One day before jetting off to Germany for a major diplomatic visit, President Recep Tayyip Erdoğan has urged the two countries to hit the reset button on their tricky relations.

Erdoğan said he wants to turn over a "new page" in Germany and Turkey's strained diplomatic ties in comments to the Frankfurter Allgemeine Zeitung (FAZ) newspaper seen by German Press Agency on Wednesday.

"It is our responsibility to rationally move our relations forward on the basis of our shared interests, quite apart from irrational fears," the Turkish president wrote in the FAZ op-ed entitled "Expectations of Germany."

Erdoğan is due to touch down in Berlin on Thursday afternoon, and is expected to push for a rapprochement with Germany - along with other European countries - amid a row with the United States that has targeted the country's economic stability.

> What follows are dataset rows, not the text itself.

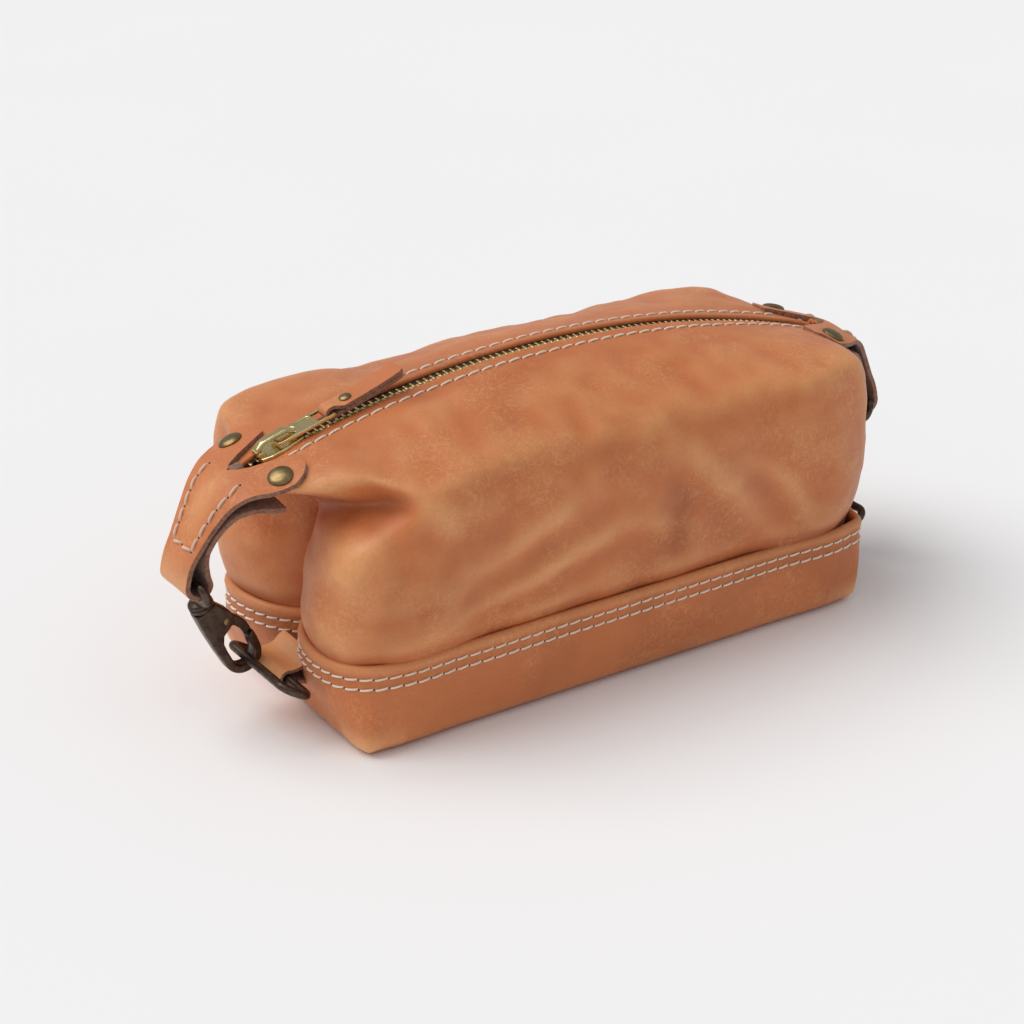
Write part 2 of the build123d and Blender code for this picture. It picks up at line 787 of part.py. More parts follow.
def gate_spring():
    """Flat spring in the body's slot, behind the gate."""
    half = gate_root_thickness / 2
    return block(
        (slot_back_w, gate_pin_u - gate_spring_rise, -half),
        (slot_back_w + gate_spring_thickness, gate_pin_u + gate_spring_drop, half),
    )


# Ring and keeper ----------------------------------------------------------------------------------


# The ring's outer bar lies in the middle of the hook, and its inner bar in the keeper.
ring_rise = degrees(asin((hook_z - keeper_z) / ring_reach))
keeper_x = -(hook_x + ring_reach * cos(radians(ring_rise)))


def ring():
    """Rectangular wire ring with rounded corners, its inner long bar in the keeper."""
    half = ring_length / 2 - ring_wire_radius
    path = Pos(-ring_reach / 2, 0) * RectangleRounded(ring_reach, 2 * half, ring_bend)
    wire = path.wire()
    start = wire @ 0
    section = Plane(start, z_dir=wire % 0) * Circle(ring_wire_radius)
    loop = sweep(section, path=wire)
    return Pos(-keeper_x, ring_y, keeper_z) * Rot(0, ring_rise, 0) * loop


def keeper(base):
    """Leather loop sewn to the end of the base panel, round the ring's inner bar."""
    inner = ring_wire_radius + keeper_clearance
    outer = inner + keeper_leather
    foot = bag_length / 2 - end_valley - keeper_root
    drop = keeper_foot_height / 2
    loop = cylinder_y(outer, keeper_width / 2, -keeper_x, keeper_z, keeper_y)
    lower = keeper_z - outer
    leaf = [
        (-keeper_x, keeper_z + outer),
        (-keeper_x, lower),
        (-foot, keeper_z - drop),
        (-foot, keeper_z + drop),
    ]
    solid = loop + prism_y(leaf, keeper_width / 2, keeper_y)
    bore = cylinder_y(inner, keeper_width, -keeper_x, keeper_z, keeper_y)
    hollow = prism_y(
        [
            (-keeper_x, keeper_z + inner),
            (-keeper_x, keeper_z - inner),
            (-keeper_x + keeper_hollow, keeper_z),
        ],
        keeper_width,
        keeper_y,
    )
    return solid - bore - hollow - base


# Build and write ----------------------------------------------------------------------------------


def write(name, shape):
    """Write one node: a solid, or a list of separate solids as a group."""
    if isinstance(shape, list):
        shape = Compound(children=shape)
    export_step(shape, f"parts/{name}.step")


def filled_base():
    """The base panel's outer form without its hollow, which the keeper is cut back to."""
    outline = make_face(Polyline(*band_outline(bag_length / 2, bag_width / 2), close=True))
    return extrude(outline, band_height)


os.makedirs("parts", exist_ok=True)

base = base_panel()
write("base_panel", base)
shell = upper_shell()
write("front_panel", half_of(shell, -1))
write("back_panel", half_of(shell, 1))

for name, side in (("front", -1), ("back", 1)):
    write(f"mouth_edge_{name}", mouth_edge(side))
    write(f"zip_tape_{name}", tape_strip(side, -mouth_half_length, mouth_half_length, tape_half_width))
    write(f"zip_teeth_{name}", teeth(side, -mouth_half_length, mouth_half_length))

for name, end in (("left", -1), ("right", 1)):
    near = min(end * (mouth_half_length + body_gap), end * zip_end_x)
    far = max(end * (mouth_half_length + body_gap), end * zip_end_x)
    write(f"zip_end_tape_{name}", [tape_strip(side, near, far, slot_half_width) for side in (-1, 1)])
    write(f"zip_end_teeth_{name}", teeth(-1, near, far) + teeth(1, near, far))
write("zip_top_stops", zip_stops(-1, False))
write("zip_bottom_stop", zip_stops(1, True))

write("zip_slider", on_slider(slider_body()))
write("slider_bridge", on_slider(slider_bridge()))
write("pull_tab", on_slider(pull_tab()))
write("leather_pull", on_slider(leather_pull()))
write("pull_rivet", on_slider(pull_rivet()))

left_end = {
    "end_strap": end_strap(),
    "strap_rivets": [strap_rivet(-1), strap_rivet(1)],
    "snap_eye": on_snap(snap_eye()),
    "snap_body": on_snap(snap_body()),
    "snap_gate": on_snap(snap_gate()),
    "gate_pin": on_snap(gate_pin()),
    "gate_spring": on_snap(gate_spring()),
    "ring": ring(),
    "ring_keeper": keeper(filled_base()),
}
for name, shape in left_end.items():
    write(f"{name}_left", shape)
    if isinstance(shape, list):
        write(f"{name}_right", [mirror(piece, Plane.YZ) for piece in shape])
    else:
        write(f"{name}_right", mirror(shape, Plane.YZ))
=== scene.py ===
"""Looks of a leather shaving kit bag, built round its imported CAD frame.

Sizes are in millimetres and become metres as each mesh is made. X is the bag's length, -Y its front, +Z up.
"""
import json
import logging
import math
from dataclasses import dataclass, field
from enum import Enum
from typing import Iterable, Sequence

import bmesh
import bpy
import numpy as np
from mathutils import Matrix, Vector, noise
from mathutils.bvhtree import BVHTree


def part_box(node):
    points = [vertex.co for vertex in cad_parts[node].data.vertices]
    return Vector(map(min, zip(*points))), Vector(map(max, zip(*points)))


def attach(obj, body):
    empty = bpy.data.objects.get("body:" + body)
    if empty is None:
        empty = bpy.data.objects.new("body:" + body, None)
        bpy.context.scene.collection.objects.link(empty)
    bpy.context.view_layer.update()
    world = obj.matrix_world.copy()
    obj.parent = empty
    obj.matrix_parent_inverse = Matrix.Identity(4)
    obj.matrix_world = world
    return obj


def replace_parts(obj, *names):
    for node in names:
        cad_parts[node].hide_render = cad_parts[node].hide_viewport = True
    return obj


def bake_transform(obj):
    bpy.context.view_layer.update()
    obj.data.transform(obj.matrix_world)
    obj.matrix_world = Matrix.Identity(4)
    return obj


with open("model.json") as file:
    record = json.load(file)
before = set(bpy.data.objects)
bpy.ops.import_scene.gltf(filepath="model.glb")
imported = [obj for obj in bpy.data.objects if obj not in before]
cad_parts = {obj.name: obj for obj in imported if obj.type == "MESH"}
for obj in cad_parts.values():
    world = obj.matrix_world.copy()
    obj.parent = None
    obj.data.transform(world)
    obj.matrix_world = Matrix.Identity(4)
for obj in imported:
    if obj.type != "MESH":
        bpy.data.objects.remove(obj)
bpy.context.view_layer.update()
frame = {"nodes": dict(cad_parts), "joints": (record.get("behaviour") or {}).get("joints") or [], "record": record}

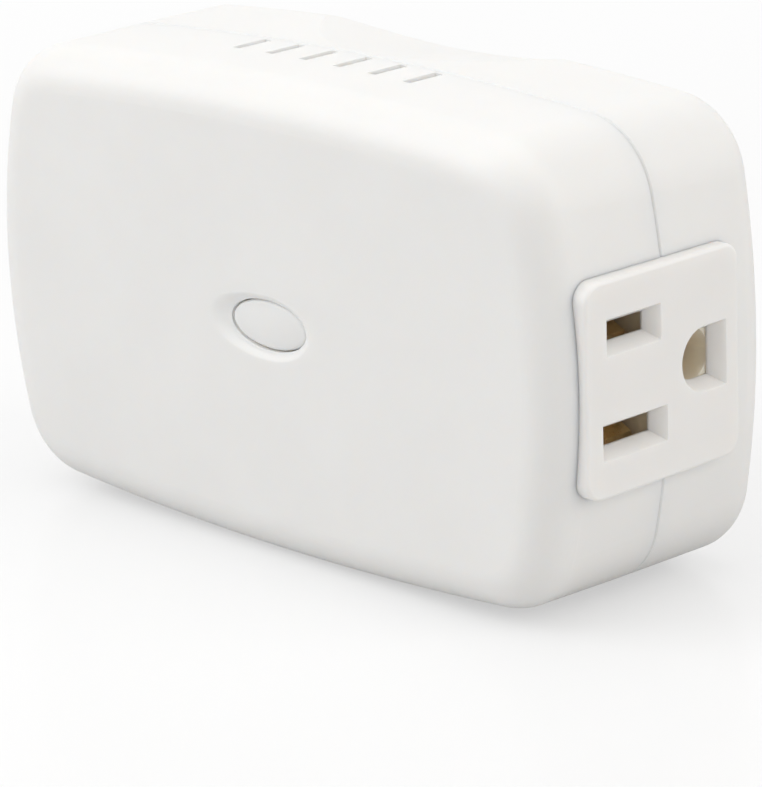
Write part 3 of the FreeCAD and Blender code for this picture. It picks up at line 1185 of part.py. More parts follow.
def make_small_parts():
    make_can("supply_capacitor", CAN_X, "can_up", "can_round", "can_height", CAN_LEADS)
    make_can("small_capacitor", SMALL_CAN_X, "small_can_up", "small_can_round", "small_can_height",
             SMALL_CAN_LEADS)
    make_moulded("optocoupler", COUPLER_X, COUPLER_UP, "coupler_length", "coupler_width", "coupler_height",
                 COUPLER_LEADS)
    make_moulded("bridge_rectifier", BRIDGE_X, "bridge_up", "coupler_length", "coupler_width",
                 "bridge_height", BRIDGE_LEADS)

    film = block("film_capacitor", FILM_LEFT, f"{FILM_LEFT} + film_length",
                 FILM_LOW, f"{FILM_LOW} + film_width", f"({SEAT} - film_height)", SEAT)
    soften("Fillet", film, on_y(f"({SEAT} - film_height)"), "film_corner")
    rods(film, "leads", FILM_LEADS, "wire_round", f"({SEAT} - film_corner)", LEAD_END)

    disc = body_named("varistor")
    middle = f"({BOARD_FRONT} - varistor_lift - varistor_round)"
    outline = Profile(disc, "disc", "XY", f"({VARISTOR_UP} - varistor_thickness / 2)")
    outline.circle(VARISTOR_X, middle, "varistor_round")
    pad(outline, "varistor_thickness")
    low, high = (number_of(f"{VARISTOR_UP} {sign} varistor_thickness / 2") for sign in "-+")
    soften("Fillet", disc, lambda spot: near(spot.z, low) or near(spot.z, high), "varistor_corner")
    rods(disc, "leads", VARISTOR_LEADS, "wire_round", f"({middle} + varistor_round / 2)", LEAD_END)

    resistors = body_named("dropper_resistors")
    resistors.AllowCompound = True
    axis = f"({SEAT} - resistor_round)"
    barrel = Profile(resistors, "barrels", "YZ", RESISTOR_LEFT)
    for up in RESISTOR_ROWS:
        barrel.circle(axis, up, "resistor_round")
    pad(barrel, "resistor_length")
    ends = number_of(RESISTOR_LEFT), number_of(f"{RESISTOR_LEFT} + resistor_length")
    soften("Fillet", resistors,
           lambda spot: near(spot.x, ends[0]) or near(spot.x, ends[1]), "resistor_corner")
    for up in RESISTOR_ROWS:
        bent_wire(resistors, RESISTOR_LEAD_X, up, axis)


def make_fuse():
    axis = f"({BOARD_FRONT} - fuse_lift)"
    left = f"({FUSE_X} - fuse_length / 2)"
    tube = body_named("fuse_tube")
    outline = Profile(tube, "tube", "YZ", f"({left} + clip_wall)").circle(axis, FUSE_UP, "fuse_round")
    pad(outline, "fuse_length - 2 * clip_wall")
    caps = body_named("fuse_caps")
    caps.AllowCompound = True
    clips = body_named("fuse_clips")
    clips.AllowCompound = True
    for side, start, bore in (("left", left, f"({left} + fuse_cap)"),
                              ("right", f"({left} + fuse_length - fuse_cap)",
                               f"({left} + fuse_length - fuse_cap)")):
        ring = Profile(caps, f"{side}_cap", "YZ", start).circle(axis, FUSE_UP, "fuse_cap_round")
        pad(ring, "fuse_cap")
        hollow = Profile(caps, f"{side}_bore", "YZ", bore).circle(axis, FUSE_UP, "fuse_round + screw_fit")
        pocket(hollow, "fuse_cap - clip_wall", back=side == "right")
        wide, inner = "(fuse_cap_round + screw_fit + clip_wall)", "(fuse_cap_round + screw_fit)"
        floor = f"({axis} + fuse_cap_round + screw_fit)"
        top = f"({axis} - fuse_cap_round * 0.6)"
        strip = Profile(clips, f"{side}_clip", "YZ", f"({start} + (fuse_cap - clip_width) / 2)")
        strip.polygon([(top, f"{FUSE_UP} - {wide}"), (f"({floor} + clip_wall)", f"{FUSE_UP} - {wide}"),
                       (f"({floor} + clip_wall)", f"{FUSE_UP} + {wide}"), (top, f"{FUSE_UP} + {wide}"),
                       (top, f"{FUSE_UP} + {inner}"), (floor, f"{FUSE_UP} + {inner}"),
                       (floor, f"{FUSE_UP} - {inner}"), (top, f"{FUSE_UP} - {inner}")])
        pad(strip, "clip_width")
    rods(clips, "leads", FUSE_LEADS, "wire_round", f"({floor} + clip_wall / 2)", LEAD_END)


def make_control_parts():
    chip = block("controller_chip", f"{CHIP_X} - chip_length / 2", f"{CHIP_X} + chip_length / 2",
                 "chip_up - chip_width / 2", "chip_up + chip_width / 2",
                 f"({CONTROL_FRONT} - chip_height)", CONTROL_FRONT)
    feet = Profile(chip, "leads", "XZ", f"({CONTROL_FRONT} - lead_thickness / 2)")
    for index in range(int(number_of("chip_lead_count"))):
        middle = f"({CHIP_X} + chip_lead_pitch * ({index} - (chip_lead_count - 1) / 2))"
        feet.rectangle(f"{middle} - chip_lead_width / 2", f"{middle} + chip_lead_width / 2",
                       "chip_up - chip_width / 2 - chip_lead_reach",
                       "chip_up + chip_width / 2 + chip_lead_reach")
    pad(feet, "lead_thickness / 2", back=True)

    crystal = block("crystal", f"{CRYSTAL_X} - crystal_length / 2", f"{CRYSTAL_X} + crystal_length / 2",
                    "crystal_up - crystal_width / 2", "crystal_up + crystal_width / 2",
                    f"({CONTROL_FRONT} - crystal_height)", CONTROL_FRONT)
    ends = [number_of(f"{CRYSTAL_X} {sign} crystal_length / 2") for sign in "-+"]
    sides = [number_of(f"crystal_up {sign} crystal_width / 2") for sign in "-+"]
    soften("Fillet", crystal, lambda spot: any(near(spot.x, end) for end in ends)
           and any(near(spot.z, side) for side in sides), "crystal_width / 2 - 0.1")

    shield = block("radio_shield", SHIELD_LEFT, f"{SHIELD_LEFT} + shield_side", "shield_low",
                   "shield_low + shield_side", f"({CONTROL_FRONT} - shield_height)", CONTROL_FRONT)
    slot(shield, "hollow", f"{SHIELD_LEFT} + shield_wall", f"{SHIELD_LEFT} + shield_side - shield_wall",
         "shield_low + shield_wall", "shield_low + shield_side - shield_wall",
         f"({CONTROL_FRONT} - shield_height + shield_wall)", f"({CONTROL_FRONT} + 1)")


# Places on the main board
SEAT = f"({BOARD_FRONT} - fit_gap)"
LEAD_END = f"({BOARD_BACK} + lead_stub)"
TAIL_END = f"({BOARD_FRONT} - lead_stub)"
CARRIER_FRONT = f"({BOARD_BACK} + fit_gap + carrier_foot)"
BLADE_SHOULDER = f"({CARRIER_FRONT} + carrier_floor)"
SHOULDER_END = "(-wall - fit_gap)"
CONTACT_BACK = f"({SOCKET_BACK_X} + fit_gap)"
BLADE_LEG_Y = f"({SLOT_LINE} + 1)"
LEG_PLACES = [(BLADE_LEG_Y, "(blade_pitch / 2)"), (BLADE_LEG_Y, "(-blade_pitch / 2)"), (GROUND_LINE, "0")]
CONTROL_POSTS = [(across, up)
                 for across in (f"({CONTROL_LEFT} + control_post_inset)",
                                f"({CONTROL_RIGHT} - control_post_right)")
                 for up in ("(control_height / 2 - control_post_inset)",
                            "(control_post_inset - control_height / 2)")]
BOARD_POSTS = [(f"({BOARD_LEFT} + post_from_left)", "0"),
               (f"({BOARD_RIGHT} - post_from_right)", f"({BOARD_HALF} - post_from_edge)"),
               (f"({BOARD_RIGHT} - post_from_right)", f"(post_from_edge - {BOARD_HALF})")]
SINK_PINS = [(f"({TRIAC_X} {sign} sink_pin_across)", f"({SINK_UP} + sink_wall / 2)") for sign in "-+"]

# Every lead that goes through the main board
TRIAC_LEGS = [(f"({TRIAC_X} + {step} * lead_pitch)",
               f"({SINK_UP} - pad_wall - triac_thickness / 2 - triac_leg_drop)")
              for step in (-1, 0, 1)]
CHOKE_LEADS = [(CHOKE_X, f"(choke_up {sign} (choke_round + choke_wire / 2))") for sign in "-+"]
FILM_LEADS = [(across, f"({FILM_LOW} + film_width / 2)")
              for across in (f"({FILM_LEFT} + film_lead_inset)",
                             f"({FILM_LEFT} + film_length - film_lead_inset)")]
VARISTOR_LEADS = around(VARISTOR_X, VARISTOR_UP, [("varistor_reach", "0"), ("(-varistor_reach)", "0")])
FUSE_LEADS = around(FUSE_X, FUSE_UP, [(f"{sign}(fuse_length - fuse_cap) / 2", "0") for sign in ("", "-")])
CAN_LEADS = around(CAN_X, "can_up", [("can_lead_pitch / 2", "0"), ("(-can_lead_pitch / 2)", "0")])
SMALL_CAN_LEADS = around(SMALL_CAN_X, "small_can_up",
                         [("can_lead_pitch / 2", "0"), ("(-can_lead_pitch / 2)", "0")])
RESISTOR_ROWS = [f"(resistor_up + {row} * resistor_pitch)" for row in (0, 1)]
RESISTOR_LEAD_X = [f"({RESISTOR_LEFT} - resistor_reach)",
                   f"({RESISTOR_LEFT} + resistor_length + resistor_reach)"]
RESISTOR_LEADS = [(across, up) for up in RESISTOR_ROWS for across in RESISTOR_LEAD_X]
COUPLER_LEADS = around(COUPLER_X, COUPLER_UP,
                       [(f"({step} * lead_pitch)", f"{sign}lead_row")
                        for step in (-1, 0, 1) for sign in ("-", "")])
BRIDGE_LEADS = around(BRIDGE_X, "bridge_up",
                      [(f"({step} * lead_pitch)", f"{sign}lead_row")
                       for step in (-1, 1) for sign in ("-", "")])
HEADER = [(HEADER_X, f"(header_low + {row} * header_pitch)") for row in range(int(number_of("header_count")))]
WIRES = (TRIAC_LEGS + CHOKE_LEADS + FILM_LEADS + VARISTOR_LEADS + FUSE_LEADS + CAN_LEADS + SMALL_CAN_LEADS
         + RESISTOR_LEADS + COUPLER_LEADS + BRIDGE_LEADS + HEADER)

make_front_shell()
make_rear_shell()
make_outlet_plate()
make_socket()
make_blade_contact("hot_contact", "(blade_pitch / 2)", "hot_contact_width")
make_blade_contact("neutral_contact", "(-blade_pitch / 2)", "neutral_contact_width")
make_ground_contact()
make_plug()
make_button()
make_main_board()
make_control_board()
screws("housing_screws", POSTS, "(-well_depth)", 1, "screw_round", "screw_length", "screw_head_round",
       "screw_head_height")
screws("board_screws", BOARD_POSTS, BOARD_FRONT, -1, "board_screw_round", "board_screw_length",
       "board_screw_head", "board_screw_head_height")
screws("control_board_screws", CONTROL_POSTS, CONTROL_BACK, 1, "board_screw_round", "board_screw_length",
       "board_screw_head", "board_screw_head_height")
make_power_parts()
make_choke()
make_small_parts()
make_fuse()
make_control_parts()
doc.recompute()

# Checks of every object, and the export
os.makedirs("parts", exist_ok=True)
for item in doc.Objects:
    if "Invalid" in item.State or "Error" in item.State:
        raise RuntimeError(f"{item.Name}: {item.State} {item.getStatusString()}")
for body in doc.findObjects("PartDesign::Body"):
    if body.Shape.isNull() or not body.Shape.isValid():
        raise RuntimeError(f"{body.Label} has no valid shape")
    body.Shape.exportStep(f"parts/{body.Label}.step")
    print(body.Label, len(body.Shape.Solids), "solids", round(body.Shape.Volume), "mm3")
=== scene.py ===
"""Finishes, a few modelled pieces and the studio for a plug-in lamp dimmer module.

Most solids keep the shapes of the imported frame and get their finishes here. Modelled anew are the
soft dish round the button, the button's crowned cap, the outlet plate's tight outline, the choke's
separate turns, the fuse's glass tube and wire, and the solder joints.
"""

import math

import bpy
from bpy.props import FloatProperty, FloatVectorProperty, IntProperty, PointerProperty
from bpy.types import Operator, Panel, PropertyGroup
from mathutils import Matrix, Vector


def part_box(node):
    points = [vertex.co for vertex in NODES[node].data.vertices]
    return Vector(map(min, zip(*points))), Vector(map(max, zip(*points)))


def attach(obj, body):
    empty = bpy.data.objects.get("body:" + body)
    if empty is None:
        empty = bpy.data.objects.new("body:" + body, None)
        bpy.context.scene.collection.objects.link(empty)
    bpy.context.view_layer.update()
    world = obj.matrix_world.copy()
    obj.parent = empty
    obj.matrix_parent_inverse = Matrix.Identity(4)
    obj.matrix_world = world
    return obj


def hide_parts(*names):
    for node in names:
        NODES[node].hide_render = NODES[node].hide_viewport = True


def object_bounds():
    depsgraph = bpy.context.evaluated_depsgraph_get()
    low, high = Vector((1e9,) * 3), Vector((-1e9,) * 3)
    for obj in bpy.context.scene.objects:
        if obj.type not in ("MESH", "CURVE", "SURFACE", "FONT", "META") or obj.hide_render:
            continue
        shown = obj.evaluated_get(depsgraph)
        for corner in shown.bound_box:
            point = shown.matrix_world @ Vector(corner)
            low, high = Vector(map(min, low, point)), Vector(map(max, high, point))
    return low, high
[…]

The Turkish president wrote in FAZ that he expects Germany's backing in his fight against the terrorist PKK, as well as the Gülenist Terror Group (FETÖ), who was behind the 2016 failed coup attempt.

He also warned against the growing strength of right-wing extremism and Islamophobia in Germany and Europe.

"At times Islamophobia is also the biggest hurdle in Turkey's EU accession negotiations," he added.

Ankara has long accused Berlin of failing to take serious measures against the PKK and its Syrian affiliate the People's Protection Units (YPG), which use the country as a platform for fund-raising, recruitment and propaganda activities. Similar to the PKK, FETÖ is also widely tolerated in Germany, where about 14,000 of the group's members have fled following the July 15, 2016, failed coup attempt in Turkey.